Gamification consists of adding game elements — points, badges, leaderboards — to an existing learning experience to increase motivation. Game-based learning (GBL), on the other hand, turns the game into the main vehicle: content is learned inside the game, not as a reward for completing it. Gamification is easier to implement because it can be overlaid on any format; GBL requires design specific to the objective, but generates deeper learning and more effective transfer to the workplace.
There are several game types suitable for corporate contexts, each with its ideal application: word games like Wordle/Words for vocabulary and technical concept retention; letter-completion games like Rosco/Alphabet for review under time pressure; matching games like Memory for procedures and protocols; category question games like Trivia for broad knowledge assessments; and card-sorting games like Swipe for quick decision-making and professional judgement. The key is to choose the game type based on the learning objective and the employee profile.
The most accessible approach is to use an authoring tool that includes native educational games. isEazy Author, for example, integrates games such as Words, Alphabet, Memory, Trivia and Swipe directly into the course editor, with no coding or external tools required. Any member of the training team can configure a game by entering the corresponding words, questions or images from within the editor, and publish it as part of a complete e-learning course.

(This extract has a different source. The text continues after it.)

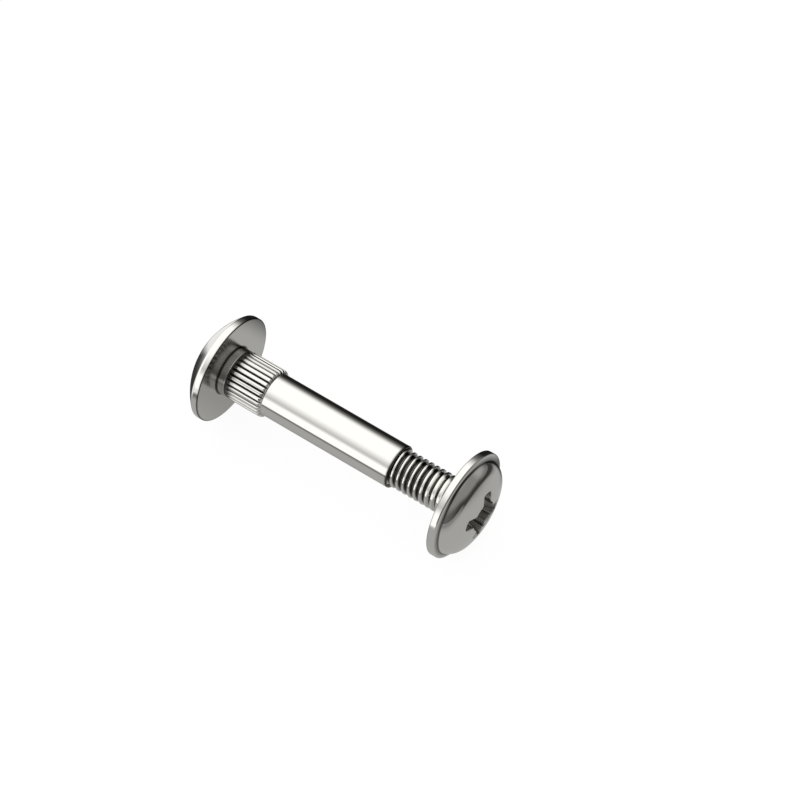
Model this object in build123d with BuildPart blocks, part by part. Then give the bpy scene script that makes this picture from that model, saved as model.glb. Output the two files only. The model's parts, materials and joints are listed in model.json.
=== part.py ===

Yes, provided the games are designed in accordance with the Web Content Accessibility Guidelines (WCAG). This means ensuring that games are operable by keyboard, that feedback does not rely solely on colour, that instructions are available in text format, and that content is interpretable by screen readers. Tools like isEazy Author automate these accessibility requirements in their native games, so training teams do not need to worry about technical implementation to ensure the entire workforce can participate on equal terms.